● **GIVEN TASK**: Copy out the lines that include the word "scene".
<<<<
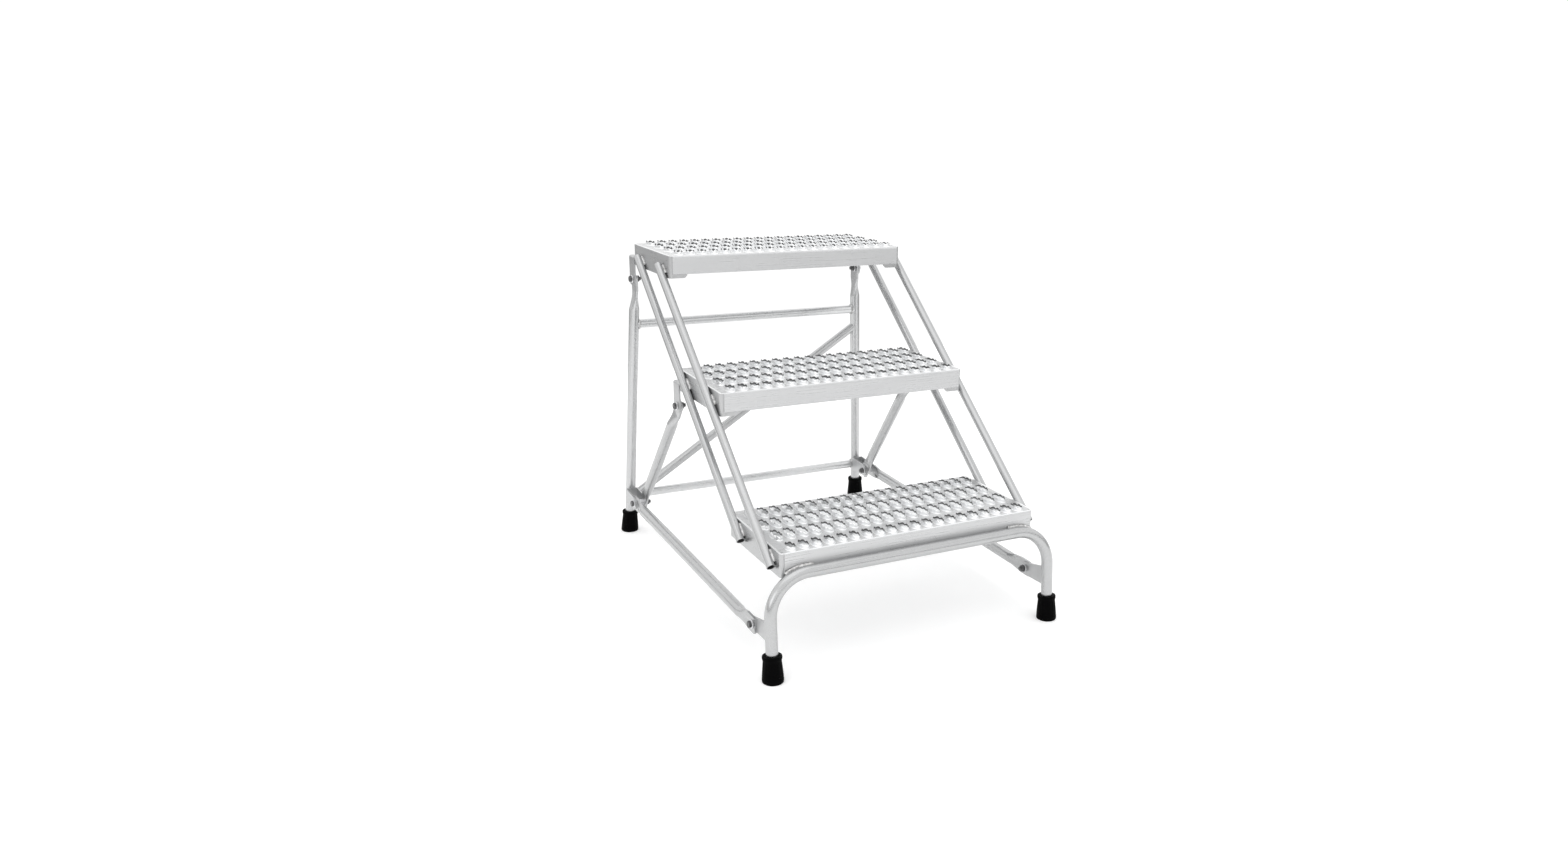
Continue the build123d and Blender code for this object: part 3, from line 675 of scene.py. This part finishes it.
def bead(path, radius, normal_at, seed, squash=0.62):
    """Rippled weld bead along a path of points, flattened along the surface normal."""
    pts = [Vector(p) for p in path]
    # points every BEAD_STEP along the path
    out, normals = [], []
    for i in range(len(pts) - 1):
        seg = pts[i + 1] - pts[i]
        n = max(1, int(seg.length / BEAD_STEP))
        for k in range(n):
            out.append(pts[i] + seg * (k / n))
            normals.append(Vector(normal_at[i]).lerp(Vector(normal_at[i + 1]), k / n))
    out.append(pts[-1])
    normals.append(Vector(normal_at[-1]))
    verts, faces, n = [], [], 12
    total = len(out)
    for i, (p, nv) in enumerate(zip(out, normals)):
        d = (out[min(i + 1, total - 1)] - out[max(i - 1, 0)]).normalized()
        nv = (nv - d * nv.dot(d)).normalized()
        side = d.cross(nv)
        end = min(i, total - 1 - i)
        taper = min(1.0, 0.35 + 0.25 * end)
        ripple = 1.0 + 0.13 * math.sin(i * BEAD_STEP / RIPPLE * 2 * math.pi
                                       + 0.4 * math.sin(i * 0.13))
        wob = 1.0 + 0.10 * noise.noise(p * 0.11 + Vector((seed, 0, 0)))
        r = radius * taper * ripple * wob
        for k in range(n):
            a = 2 * math.pi * k / n
            verts.append(p + side * (r * math.cos(a)) + nv * (r * squash * math.sin(a)))
    for i in range(total - 1):
        for k in range(n):
            j = (k + 1) % n
            faces.append((i * n + k, i * n + j, (i + 1) * n + j, (i + 1) * n + k))
    faces.append(tuple(reversed(range(n))))
    faces.append(tuple(range((total - 1) * n, total * n)))
    return verts, faces


def joined(parts):
    verts, faces = [], []
    for v, f in parts:
        s = len(verts)
        verts += list(v)
        faces += [tuple(i + s for i in q) for q in f]
    return verts, faces


def ring_path(centre, axis, radius, steps):
    """A closed ring of points round an axis, with their outward directions."""
    m = axis_matrix(centre, axis, (0, 0, 1))
    pts, nrm = [], []
    for k in range(steps + 1):
        a = math.radians(360.0 * k / steps)
        d = m.to_3x3() @ Vector((math.cos(a), math.sin(a), 0))
        pts.append(Vector(centre) + d * radius)
        nrm.append(d)
    return pts, nrm


RAIL_SLOPE = 1.2535
RAIL_Y = (-247.0, -89.0)    # where the front and rear rails would meet the floor
RAIL_WELD_X, RAIL_DROP = 306.0, 27.0
RISE = 254.0
HOOP_BEAD_Y, HOOP_BEAD_Z = -3.4, 225.4
BAR_Z = (562.0, 101.0)      # upper and lower crossbar
BRACKET_Z = 104.0


def weld_piece(name, parts, material, node):
    """One piece made of several beads, in place of a CAD weld node."""
    v, f = joined(parts)
    o = add_mesh(name, [p * MM for p in v], f, [material], 60)
    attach(o, "root")
    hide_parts(node)


def leg_point(z, side):
    """Point on a rear leg's axis at a height."""
    t = (LEG_Z - z) / LEG_Z
    return Vector((side * (LEG_X + t * LEG_OUT), LEG_Y + t * LEG_BACK - Y_C, z))


def build_welds():
    weld = weld_material()
    d = Vector((0, RAIL_SLOPE, 1)).normalized()
    nrm = Vector((0, -1, RAIL_SLOPE)).normalized()
    seed = 3
    parts = []
    for s in (1, -1):
        for y0 in RAIL_Y:
            for k in (1, 2, 3):
                top = RISE * k
                mid = top - RAIL_DROP
                zc = (max(mid, 233.0), mid, min(mid, 724.0))[k - 1]
                c = Vector((s * RAIL_WELD_X, y0 + RAIL_SLOPE * zc - Y_C, zc))
                for q in (1, -1):
                    seed += 1
                    half = 13.0 + (seed * 7 % 5)
                    off = nrm * (q * 7.0) + Vector((s * 1.6, 0, 0))
                    a, b = c + off - d * half, c + off + d * half
                    nv = (nrm * q * 0.75 + Vector((s * 0.65, 0, 0))).normalized()
                    parts.append(bead([a, (a + b) / 2, b], 3.1, [nv] * 3, seed))
    weld_piece("rail_weld_beads", parts, weld, "rail_welds")
    # the hoop's bends to the lower corners of the bottom tread
    parts = []
    for s in (1, -1):
        seed += 1
        pts = [Vector((s * 236.0, HOOP_BEAD_Y - Y_C, HOOP_BEAD_Z))]
        for k in range(7):
            a = math.radians(33.0 * k / 6)
            drop = HOOP_R * (1 - math.cos(a))
            pts.append(Vector((s * (HOOP_HALF - HOOP_R + HOOP_R * math.sin(a)),
                               HOOP_BEAD_Y - 0.09 * drop - Y_C,
                               HOOP_BEAD_Z - drop + 2.0 * k / 6)))
        parts.append(bead(pts, 3.3, [Vector((0, -0.75, 0.66))] * len(pts), seed))
    weld_piece("hoop_weld_beads", parts, weld, "hoop_welds")
    # crossbars to legs, and foot brackets to the fronts of the legs
    parts = []
    for z in BAR_Z:
        for s in (1, -1):
            p = leg_point(z, s)
            seed += 1
            pts, nr = ring_path((s * (abs(p.x) - 12.9), p.y, z), (1, 0, 0), 11.6, 44)
            parts.append(bead(pts, 2.5, nr, seed, 0.8))
    for s in (1, -1):
        p = leg_point(BRACKET_Z, s)
        for q in (1, -1):
            seed += 1
            pts = [Vector((p.x + q * 10.0, p.y - 10.2, z))
                   for z in (88.0, 96.0, BRACKET_Z, 112.0, 120.0)]
            parts.append(bead(pts, 2.3, [Vector((q * 0.9, 0.1, 0))] * 5, seed, 0.8))
    weld_piece("frame_weld_beads", parts, weld, "frame_welds")


build_treads()
dress_nodes()
build_hardware()
build_feet()
build_welds()

# ------------------------------------------------------------------ floor, light, camera


def floor_material():
    """Plain pale floor with the faintest clouding and a slight glow, as soft light from below."""
    m = Mat("floor")
    cloud = m.noise(m.mapping(), 3.0, 3, 0.5)
    m.link(m.ramp(cloud, [(0.3, 0.90), (0.7, 0.93)]), m.bsdf.inputs["Base Color"])
    m.set(Roughness=0.9, Specular_IOR_Level=0.0, Emission_Color=(1, 1, 1, 1),
          Emission_Strength=0.18)
    return m.m


FLOOR_X, FLOOR_Y = (-3.5, 2.1), (-8, 2.3)
SKY_STRENGTH, BACKDROP_WHITE = 1.22, 1.05

me = bpy.data.meshes.new("floor")
me.from_pydata([(FLOOR_X[0], FLOOR_Y[0], 0), (FLOOR_X[1], FLOOR_Y[0], 0),
                (FLOOR_X[1], FLOOR_Y[1], 0), (FLOOR_X[0], FLOOR_Y[1], 0)], [], [(0, 1, 2, 3)])
me.materials.append(floor_material())
floor = bpy.data.objects.new("floor", me)
bpy.context.scene.collection.objects.link(floor)

world = bpy.data.worlds.new("studio")
bpy.context.scene.world = world
world.use_nodes = True
nt = world.node_tree
nt.nodes.clear()
w_out = nt.nodes.new("ShaderNodeOutputWorld")
bg_cam = nt.nodes.new("ShaderNodeBackground")
bg_cam.inputs[0].default_value = (1, 1, 1, 1)
bg_cam.inputs[1].default_value = BACKDROP_WHITE
bg_env = nt.nodes.new("ShaderNodeBackground")
w_coord = nt.nodes.new("ShaderNodeTexCoord")
w_sep = nt.nodes.new("ShaderNodeSeparateXYZ")
nt.links.new(w_coord.outputs["Generated"], w_sep.inputs[0])
w_ramp = nt.nodes.new("ShaderNodeValToRGB")
# brightness of the surroundings from straight down (0) to straight up (1)
stops = [(0.0, 0.45), (0.47, 0.45), (0.50, 0.55), (0.55, 0.72), (0.61, 1.0), (0.75, 1.0),
         (1.0, 0.92)]
while len(w_ramp.color_ramp.elements) < len(stops):
    w_ramp.color_ramp.elements.new(0.5)
for e, (pos, val) in zip(w_ramp.color_ramp.elements, stops):
    e.position, e.color = pos, (val, val, val, 1)
w_map = nt.nodes.new("ShaderNodeMapRange")
w_map.inputs["From Min"].default_value = -1.0
w_map.inputs["From Max"].default_value = 1.0
nt.links.new(w_sep.outputs["Z"], w_map.inputs["Value"])
nt.links.new(w_map.outputs[0], w_ramp.inputs[0])
nt.links.new(w_ramp.outputs[0], bg_env.inputs[0])
bg_env.inputs[1].default_value = SKY_STRENGTH
w_path = nt.nodes.new("ShaderNodeLightPath")
w_mix = nt.nodes.new("ShaderNodeMixShader")
nt.links.new(w_path.outputs["Is Camera Ray"], w_mix.inputs[0])
nt.links.new(bg_env.outputs[0], w_mix.inputs[1])
nt.links.new(bg_cam.outputs[0], w_mix.inputs[2])
nt.links.new(w_mix.outputs[0], w_out.inputs[0])


def area(name, place, aim, size, power):
    data = bpy.data.lights.new(name, "AREA")
    data.shape = "RECTANGLE"
    data.size, data.size_y = size
    data.energy = power
    o = bpy.data.objects.new(name, data)
    bpy.context.scene.collection.objects.link(o)
    o.location = place
    o.rotation_mode = "QUATERNION"
    o.rotation_quaternion = (Vector(aim) - Vector(place)).to_track_quat("-Z", "Y")


area("key_top", (-0.6, -0.6, 3.2), (0, 0, 0.3), (3.2, 3.2), 14)
area("left_fill", (-3.4, -1.6, 1.5), (0, 0, 0.4), (2.0, 1.6), 8)

scene = bpy.context.scene
scene.view_settings.view_transform = "Standard"
scene.view_settings.look = "None"

LENS_MM, SHIFT_X, SHIFT_Y = 25.44612865, -0.046889146, 0.020049649
right = Vector((0.8822914366424064, -0.4702758823706021, 0.020060291324659713))
up = Vector((0.12521649365715887, 0.2755758678946598, 0.95308906758514))
fwd = Vector((0.453742934428389, 0.8383904433464497, -0.3020245254307307))
cam_data = bpy.data.cameras.new("camera")
cam_data.sensor_width = 36.0
cam_data.lens = LENS_MM
cam_data.shift_x, cam_data.shift_y = SHIFT_X, SHIFT_Y
cam_data.clip_start, cam_data.clip_end = 0.05, 100.0
cam = bpy.data.objects.new("camera", cam_data)
scene.collection.objects.link(cam)
pose = Matrix((right, up, -fwd)).transposed().to_4x4()
pose.translation = Vector((-1138.3327, -1845.3716 - Y_C, 1081.1635)) * MM
cam.matrix_world = pose
scene.camera = cam

bpy.context.view_layer.update()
>>>>
● **RESULT OF THIS TASK**:
Continue the build123d and Blender code for this object: part 3, from line 675 of scene.py. This part finishes it.
bpy.context.scene.collection.objects.link(floor)
bpy.context.scene.world = world
    bpy.context.scene.collection.objects.link(o)
scene = bpy.context.scene
scene.view_settings.view_transform = "Standard"
scene.view_settings.look = "None"
scene.collection.objects.link(cam)
scene.camera = cam